Die Apostel neigen zum "Spiritualismus", als der Herr vor ihnen steht. Sie meinen, einen Geist vor sich zu haben – eigentlich ein Gespenst, ein Stück ihrer Welt. Auch wir tun uns schwer mit dem Geist. Unwillkürlich verbinden wir ihn mit etwas Vagem, Abstraktem. Bis hin zu den harmlosen Gespenstergeschichten, in denen wir die "Geister" mit einem Bettlaken versehen müssen, damit wir sie uns vorstellen können. Aber wenn der Herr den Aposteln die Wunden seiner Hände und seiner Füße zeigt, die jetzt eine andere Sprache sprechen, und mit den Seinen Mahl halten will, dann ahnen wir, dass der Geist Gottes Menschen verwandeln kann.

Österliche Spiritualität

Das Geschehnis der Auferstehung erreicht die Menschen von außerhalb der Geschichte und kann deshalb auf alle Menschen aller Zeiten wirken. Christus, der in die Geschichte der Menschen hat eingehen wollen, verliert sich nicht in einer verschwommenen Vergangenheit, sondern will sich ganz konkret in das persönliche Schicksal jedes einzelnen "einmischen". Notwendig ist aber, dass der einzelne sich ihm durch eine spirituelle Haltung öffnet, die Menschwerdung, Tod und Auferstehung widerspiegelt.

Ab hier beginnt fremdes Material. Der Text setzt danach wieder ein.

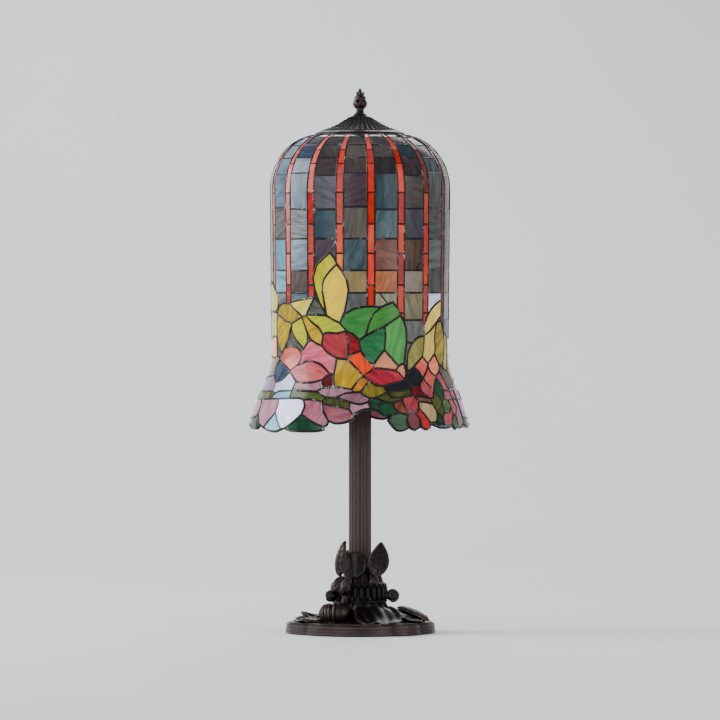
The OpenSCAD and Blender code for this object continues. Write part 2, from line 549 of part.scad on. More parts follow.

Österlicher Realismus ist nur dann tragfähig, wenn der Christ aus einer Spiritualität lebt, die den Kontakt sucht mit Geist und Leib Christi, mit seiner ganzen lebenden Person also. „Christi Auferstehung wird in uns Wirklichkeit, wenn wir zu Teilhabern seines Kreuzes und seines Todes werden. Wir müssen das Kreuz lieben, die Hingabe und die Entsagung. Christlicher Optimismus ist nicht leichtfertig und auch nicht ein bloß menschliches Vertrauen darauf, dass schon alles gut gehen wird. Er hat seine Wurzeln im Bewusstsein der Freiheit und im Glauben an die Gnade; er führt dazu, dass wir von uns selbst etwas verlangen und uns anstrengen, dem Ruf Gottes zu entsprechen.“ (Josefmaria Escrivá, Christus begegnen, 114). http://de.escrivaworks.org/book/christus_begegnen-nummern-114.htm

Ostern besagt, dass Christen nicht der Lehre eines Toten folgen, sondern der Person eines Lebenden. Von daher stimmt es: Christentum ist keine Lehre. Aber auch hier geht es um die Ehrlichkeit, aus der persönlichen Beziehung mit Christus nicht ein bloßes subjektives Gefühl zu machen, sondern echte Spiritualität. Nicht ein Leichnam spricht zu uns, sondern einer, der die Fülle des Lebens ist. Und es überrascht nicht, dass ein Sprechen aus solcher Fülle der Nachfolge des Einzelnen so Manches zumutet.